Recorded information —
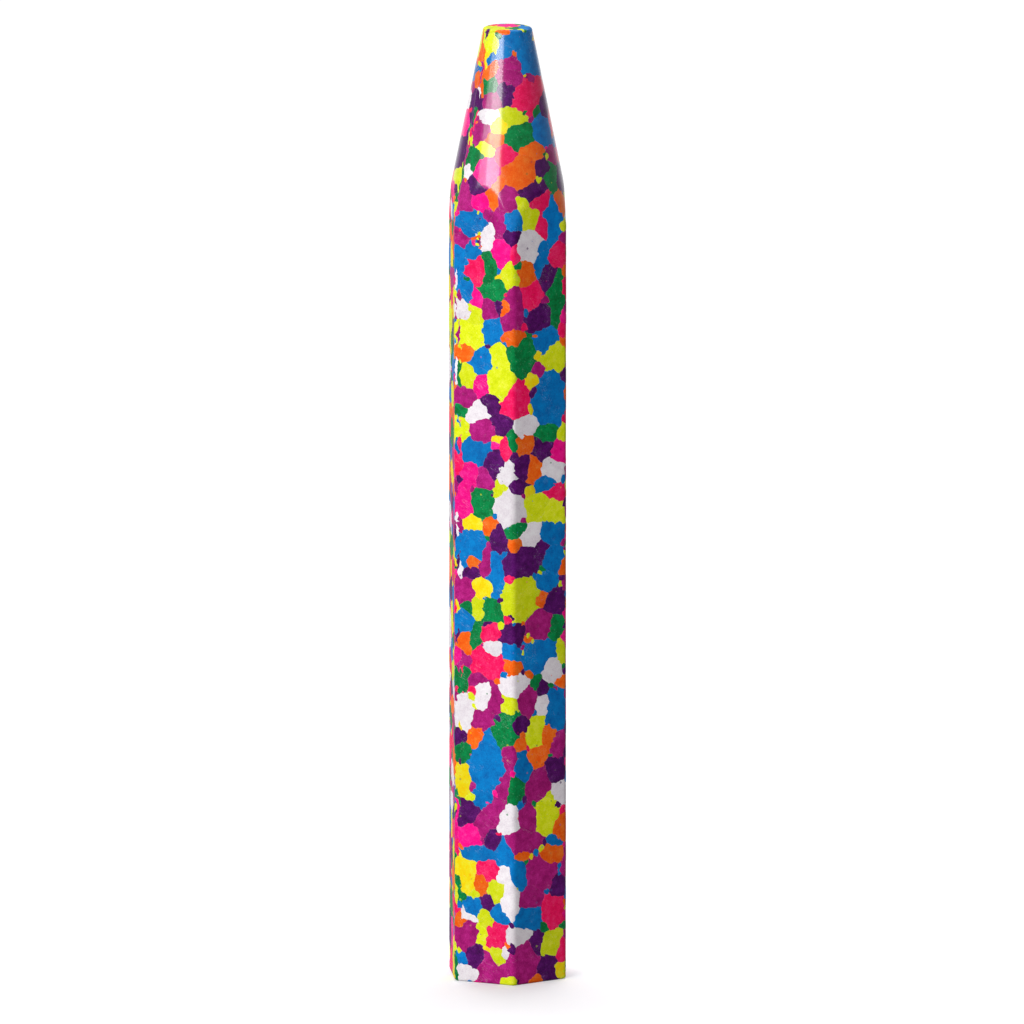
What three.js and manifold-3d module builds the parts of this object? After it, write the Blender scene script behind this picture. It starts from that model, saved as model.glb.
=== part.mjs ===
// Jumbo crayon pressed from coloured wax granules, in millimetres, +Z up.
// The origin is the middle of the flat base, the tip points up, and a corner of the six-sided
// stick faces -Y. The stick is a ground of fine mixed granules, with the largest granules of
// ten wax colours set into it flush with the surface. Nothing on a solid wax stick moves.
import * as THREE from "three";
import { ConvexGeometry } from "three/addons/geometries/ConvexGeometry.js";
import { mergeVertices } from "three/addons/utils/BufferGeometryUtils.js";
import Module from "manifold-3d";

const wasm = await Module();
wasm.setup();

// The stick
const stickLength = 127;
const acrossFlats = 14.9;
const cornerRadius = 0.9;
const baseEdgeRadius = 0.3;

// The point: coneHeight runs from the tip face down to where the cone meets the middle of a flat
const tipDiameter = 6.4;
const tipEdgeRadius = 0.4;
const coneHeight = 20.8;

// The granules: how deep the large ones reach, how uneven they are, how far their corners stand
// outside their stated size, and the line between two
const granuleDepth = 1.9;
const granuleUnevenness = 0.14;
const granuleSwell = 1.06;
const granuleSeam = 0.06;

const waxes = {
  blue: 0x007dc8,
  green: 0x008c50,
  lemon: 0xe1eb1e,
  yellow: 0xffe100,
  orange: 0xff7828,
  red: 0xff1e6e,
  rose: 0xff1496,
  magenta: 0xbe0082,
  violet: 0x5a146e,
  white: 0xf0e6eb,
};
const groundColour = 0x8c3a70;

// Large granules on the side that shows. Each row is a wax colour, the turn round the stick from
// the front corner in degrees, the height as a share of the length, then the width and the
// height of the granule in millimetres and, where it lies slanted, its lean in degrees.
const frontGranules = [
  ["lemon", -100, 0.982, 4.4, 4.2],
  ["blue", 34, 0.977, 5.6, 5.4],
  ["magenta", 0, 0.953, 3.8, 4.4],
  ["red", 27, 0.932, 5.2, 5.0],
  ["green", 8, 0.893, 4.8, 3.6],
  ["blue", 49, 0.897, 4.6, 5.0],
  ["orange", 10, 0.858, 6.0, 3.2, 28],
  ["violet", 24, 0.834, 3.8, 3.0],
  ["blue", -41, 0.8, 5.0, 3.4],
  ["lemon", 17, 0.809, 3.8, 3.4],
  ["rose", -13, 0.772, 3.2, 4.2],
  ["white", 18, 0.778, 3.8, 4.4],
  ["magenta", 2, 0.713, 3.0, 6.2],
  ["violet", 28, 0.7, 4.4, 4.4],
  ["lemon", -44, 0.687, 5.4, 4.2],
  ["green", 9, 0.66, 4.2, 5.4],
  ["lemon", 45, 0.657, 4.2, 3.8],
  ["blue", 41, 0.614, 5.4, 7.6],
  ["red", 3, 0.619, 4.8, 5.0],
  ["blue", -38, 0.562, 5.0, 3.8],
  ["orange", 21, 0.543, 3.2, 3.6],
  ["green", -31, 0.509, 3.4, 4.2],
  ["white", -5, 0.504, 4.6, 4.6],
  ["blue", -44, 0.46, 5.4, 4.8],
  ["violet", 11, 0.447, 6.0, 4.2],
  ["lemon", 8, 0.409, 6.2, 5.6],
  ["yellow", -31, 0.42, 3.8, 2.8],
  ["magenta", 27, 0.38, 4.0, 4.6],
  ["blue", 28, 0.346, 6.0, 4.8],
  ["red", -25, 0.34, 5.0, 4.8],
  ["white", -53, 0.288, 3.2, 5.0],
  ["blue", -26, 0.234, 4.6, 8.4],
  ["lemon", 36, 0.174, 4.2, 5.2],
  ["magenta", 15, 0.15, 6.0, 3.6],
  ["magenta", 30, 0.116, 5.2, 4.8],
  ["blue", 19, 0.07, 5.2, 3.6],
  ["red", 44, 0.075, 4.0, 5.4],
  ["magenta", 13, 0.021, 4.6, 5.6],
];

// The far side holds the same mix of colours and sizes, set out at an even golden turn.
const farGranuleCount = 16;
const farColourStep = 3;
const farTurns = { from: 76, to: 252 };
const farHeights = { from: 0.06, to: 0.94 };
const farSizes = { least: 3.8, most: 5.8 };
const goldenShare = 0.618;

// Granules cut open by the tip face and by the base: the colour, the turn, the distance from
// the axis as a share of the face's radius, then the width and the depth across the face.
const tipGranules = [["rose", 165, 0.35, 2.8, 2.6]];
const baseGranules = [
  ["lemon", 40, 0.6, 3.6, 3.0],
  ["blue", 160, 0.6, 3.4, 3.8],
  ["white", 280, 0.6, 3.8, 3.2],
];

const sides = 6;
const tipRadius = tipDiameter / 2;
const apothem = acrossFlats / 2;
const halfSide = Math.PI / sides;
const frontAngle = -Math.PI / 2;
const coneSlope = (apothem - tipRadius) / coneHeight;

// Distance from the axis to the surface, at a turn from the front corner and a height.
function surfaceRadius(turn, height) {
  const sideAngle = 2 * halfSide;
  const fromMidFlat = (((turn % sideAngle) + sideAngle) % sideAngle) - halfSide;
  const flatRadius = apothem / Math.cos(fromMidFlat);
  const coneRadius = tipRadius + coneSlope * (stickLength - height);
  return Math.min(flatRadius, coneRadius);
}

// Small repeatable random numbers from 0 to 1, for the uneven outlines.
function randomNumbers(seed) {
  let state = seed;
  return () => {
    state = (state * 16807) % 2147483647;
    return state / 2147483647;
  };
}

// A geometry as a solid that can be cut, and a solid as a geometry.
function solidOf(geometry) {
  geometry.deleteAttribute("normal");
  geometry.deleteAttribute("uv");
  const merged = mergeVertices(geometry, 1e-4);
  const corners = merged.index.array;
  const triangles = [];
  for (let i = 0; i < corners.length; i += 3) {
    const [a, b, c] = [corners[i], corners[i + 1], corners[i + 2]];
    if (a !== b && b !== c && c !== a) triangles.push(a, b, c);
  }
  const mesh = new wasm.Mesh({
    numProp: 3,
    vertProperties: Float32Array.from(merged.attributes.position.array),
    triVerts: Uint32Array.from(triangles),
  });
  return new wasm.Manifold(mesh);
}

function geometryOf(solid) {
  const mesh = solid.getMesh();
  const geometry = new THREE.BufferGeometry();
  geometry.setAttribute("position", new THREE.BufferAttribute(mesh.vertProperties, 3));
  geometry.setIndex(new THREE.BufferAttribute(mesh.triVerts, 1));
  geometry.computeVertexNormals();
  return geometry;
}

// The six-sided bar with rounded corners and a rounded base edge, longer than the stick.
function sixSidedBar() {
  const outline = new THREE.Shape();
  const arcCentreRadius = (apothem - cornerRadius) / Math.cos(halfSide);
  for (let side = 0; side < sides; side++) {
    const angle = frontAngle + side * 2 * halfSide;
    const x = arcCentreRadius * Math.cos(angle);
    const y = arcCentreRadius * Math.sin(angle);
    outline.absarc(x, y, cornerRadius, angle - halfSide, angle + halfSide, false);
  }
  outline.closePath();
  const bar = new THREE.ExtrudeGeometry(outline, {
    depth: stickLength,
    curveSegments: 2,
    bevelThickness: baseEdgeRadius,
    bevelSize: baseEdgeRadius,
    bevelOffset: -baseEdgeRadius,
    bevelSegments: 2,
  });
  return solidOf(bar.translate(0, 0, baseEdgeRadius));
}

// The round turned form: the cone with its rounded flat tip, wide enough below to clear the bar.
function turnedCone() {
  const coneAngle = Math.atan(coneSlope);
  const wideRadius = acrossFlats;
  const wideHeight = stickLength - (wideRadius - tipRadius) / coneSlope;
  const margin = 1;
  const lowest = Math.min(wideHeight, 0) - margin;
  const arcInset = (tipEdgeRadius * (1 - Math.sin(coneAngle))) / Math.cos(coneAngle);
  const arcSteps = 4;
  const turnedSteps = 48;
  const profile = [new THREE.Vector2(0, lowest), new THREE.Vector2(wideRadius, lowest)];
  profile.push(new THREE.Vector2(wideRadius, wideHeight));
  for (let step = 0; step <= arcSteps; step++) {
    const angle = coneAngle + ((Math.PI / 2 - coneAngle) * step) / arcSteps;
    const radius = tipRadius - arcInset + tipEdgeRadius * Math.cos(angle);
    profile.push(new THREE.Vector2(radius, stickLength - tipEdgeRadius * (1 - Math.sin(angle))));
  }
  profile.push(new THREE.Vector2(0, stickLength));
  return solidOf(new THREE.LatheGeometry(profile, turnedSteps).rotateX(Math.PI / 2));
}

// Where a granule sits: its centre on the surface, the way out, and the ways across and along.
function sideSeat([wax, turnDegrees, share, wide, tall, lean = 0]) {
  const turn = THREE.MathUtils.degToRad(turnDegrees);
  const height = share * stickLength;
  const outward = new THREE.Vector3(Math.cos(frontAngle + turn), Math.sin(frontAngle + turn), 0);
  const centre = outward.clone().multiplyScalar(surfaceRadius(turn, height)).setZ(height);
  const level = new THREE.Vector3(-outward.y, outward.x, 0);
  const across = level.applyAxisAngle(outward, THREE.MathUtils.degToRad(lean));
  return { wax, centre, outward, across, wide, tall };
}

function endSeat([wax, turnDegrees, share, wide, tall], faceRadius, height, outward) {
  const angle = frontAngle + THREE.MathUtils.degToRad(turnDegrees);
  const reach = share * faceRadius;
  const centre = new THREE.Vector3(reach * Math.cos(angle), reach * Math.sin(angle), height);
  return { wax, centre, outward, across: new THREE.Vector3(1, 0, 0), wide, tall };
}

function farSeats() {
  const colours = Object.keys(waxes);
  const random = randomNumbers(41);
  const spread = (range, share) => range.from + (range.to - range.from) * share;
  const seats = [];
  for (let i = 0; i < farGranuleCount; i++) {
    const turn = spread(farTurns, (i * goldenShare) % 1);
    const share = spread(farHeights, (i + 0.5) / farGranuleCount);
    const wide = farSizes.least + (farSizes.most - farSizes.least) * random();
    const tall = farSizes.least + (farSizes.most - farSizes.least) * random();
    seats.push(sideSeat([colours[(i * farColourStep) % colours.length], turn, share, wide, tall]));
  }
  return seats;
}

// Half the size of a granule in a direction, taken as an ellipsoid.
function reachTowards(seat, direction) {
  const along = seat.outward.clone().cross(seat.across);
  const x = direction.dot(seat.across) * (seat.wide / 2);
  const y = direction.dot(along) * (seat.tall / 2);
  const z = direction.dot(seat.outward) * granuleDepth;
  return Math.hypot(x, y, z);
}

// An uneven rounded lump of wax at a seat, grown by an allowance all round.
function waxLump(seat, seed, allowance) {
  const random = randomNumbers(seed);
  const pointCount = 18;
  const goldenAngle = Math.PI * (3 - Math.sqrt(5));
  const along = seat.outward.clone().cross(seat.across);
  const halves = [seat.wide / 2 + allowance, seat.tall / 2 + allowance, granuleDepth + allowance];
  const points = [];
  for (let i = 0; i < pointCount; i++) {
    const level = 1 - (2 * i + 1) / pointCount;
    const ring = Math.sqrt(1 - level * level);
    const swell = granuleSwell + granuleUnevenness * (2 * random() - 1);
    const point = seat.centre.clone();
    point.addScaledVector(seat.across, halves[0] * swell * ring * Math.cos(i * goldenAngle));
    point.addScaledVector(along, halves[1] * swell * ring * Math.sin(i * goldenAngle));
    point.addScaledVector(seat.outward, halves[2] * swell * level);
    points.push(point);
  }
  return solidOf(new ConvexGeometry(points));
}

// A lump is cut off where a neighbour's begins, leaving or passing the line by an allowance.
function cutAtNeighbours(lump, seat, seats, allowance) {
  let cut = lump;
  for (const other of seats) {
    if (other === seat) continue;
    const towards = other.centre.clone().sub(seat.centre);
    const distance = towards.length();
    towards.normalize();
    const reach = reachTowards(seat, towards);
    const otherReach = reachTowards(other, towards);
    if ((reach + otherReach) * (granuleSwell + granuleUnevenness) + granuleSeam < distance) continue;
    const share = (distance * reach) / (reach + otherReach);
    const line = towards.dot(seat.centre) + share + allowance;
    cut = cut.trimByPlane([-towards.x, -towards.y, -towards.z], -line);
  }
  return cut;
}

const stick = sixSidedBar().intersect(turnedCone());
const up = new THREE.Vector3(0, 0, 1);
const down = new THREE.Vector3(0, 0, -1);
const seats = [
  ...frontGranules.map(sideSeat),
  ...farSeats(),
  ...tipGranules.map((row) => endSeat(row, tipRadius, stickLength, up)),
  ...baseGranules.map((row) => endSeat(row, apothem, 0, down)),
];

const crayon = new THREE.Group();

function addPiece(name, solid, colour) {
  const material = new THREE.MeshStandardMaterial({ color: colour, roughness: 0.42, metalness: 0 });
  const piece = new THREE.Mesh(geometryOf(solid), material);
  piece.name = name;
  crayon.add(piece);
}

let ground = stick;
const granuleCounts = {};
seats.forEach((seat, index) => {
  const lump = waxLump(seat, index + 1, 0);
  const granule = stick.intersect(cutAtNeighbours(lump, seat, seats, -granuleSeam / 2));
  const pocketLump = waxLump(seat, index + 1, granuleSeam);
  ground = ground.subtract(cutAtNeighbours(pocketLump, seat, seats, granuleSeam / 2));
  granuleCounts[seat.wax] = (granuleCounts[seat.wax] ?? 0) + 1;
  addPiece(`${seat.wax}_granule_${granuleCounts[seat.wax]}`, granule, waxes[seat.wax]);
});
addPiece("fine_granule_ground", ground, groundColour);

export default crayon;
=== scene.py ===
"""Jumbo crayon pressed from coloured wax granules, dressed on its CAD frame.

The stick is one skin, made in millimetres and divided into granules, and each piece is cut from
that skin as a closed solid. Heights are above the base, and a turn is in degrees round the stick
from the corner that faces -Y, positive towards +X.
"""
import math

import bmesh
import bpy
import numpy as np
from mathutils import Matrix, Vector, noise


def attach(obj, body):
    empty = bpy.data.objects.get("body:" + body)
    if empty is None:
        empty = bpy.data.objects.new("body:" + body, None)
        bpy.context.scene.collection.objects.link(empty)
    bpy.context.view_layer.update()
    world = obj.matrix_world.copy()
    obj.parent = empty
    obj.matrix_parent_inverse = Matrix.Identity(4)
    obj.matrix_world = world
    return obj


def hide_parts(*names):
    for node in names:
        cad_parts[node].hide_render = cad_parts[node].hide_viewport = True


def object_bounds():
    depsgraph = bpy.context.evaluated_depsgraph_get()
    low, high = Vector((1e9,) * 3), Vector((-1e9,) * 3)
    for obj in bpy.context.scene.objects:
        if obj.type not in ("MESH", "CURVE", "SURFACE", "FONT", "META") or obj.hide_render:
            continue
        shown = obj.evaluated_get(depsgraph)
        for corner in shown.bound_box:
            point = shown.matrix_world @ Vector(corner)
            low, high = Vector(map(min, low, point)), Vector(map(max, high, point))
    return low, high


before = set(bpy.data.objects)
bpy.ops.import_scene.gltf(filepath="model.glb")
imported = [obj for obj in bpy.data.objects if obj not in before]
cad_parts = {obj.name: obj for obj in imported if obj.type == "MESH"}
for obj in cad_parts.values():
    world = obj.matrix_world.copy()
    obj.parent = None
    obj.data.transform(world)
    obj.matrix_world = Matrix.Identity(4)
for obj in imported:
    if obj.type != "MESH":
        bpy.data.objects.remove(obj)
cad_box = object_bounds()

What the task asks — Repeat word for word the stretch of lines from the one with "function addPiece(name, solid, colour)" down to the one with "if empty is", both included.

Finished answer —
function addPiece(name, solid, colour) {
  const material = new THREE.MeshStandardMaterial({ color: colour, roughness: 0.42, metalness: 0 });
  const piece = new THREE.Mesh(geometryOf(solid), material);
  piece.name = name;
  crayon.add(piece);
}

let ground = stick;
const granuleCounts = {};
seats.forEach((seat, index) => {
  const lump = waxLump(seat, index + 1, 0);
  const granule = stick.intersect(cutAtNeighbours(lump, seat, seats, -granuleSeam / 2));
  const pocketLump = waxLump(seat, index + 1, granuleSeam);
  ground = ground.subtract(cutAtNeighbours(pocketLump, seat, seats, granuleSeam / 2));
  granuleCounts[seat.wax] = (granuleCounts[seat.wax] ?? 0) + 1;
  addPiece(`${seat.wax}_granule_${granuleCounts[seat.wax]}`, granule, waxes[seat.wax]);
});
addPiece("fine_granule_ground", ground, groundColour);

export default crayon;
=== scene.py ===
"""Jumbo crayon pressed from coloured wax granules, dressed on its CAD frame.

The stick is one skin, made in millimetres and divided into granules, and each piece is cut from
that skin as a closed solid. Heights are above the base, and a turn is in degrees round the stick
from the corner that faces -Y, positive towards +X.
"""
import math

import bmesh
import bpy
import numpy as np
from mathutils import Matrix, Vector, noise


def attach(obj, body):
    empty = bpy.data.objects.get("body:" + body)
    if empty is None:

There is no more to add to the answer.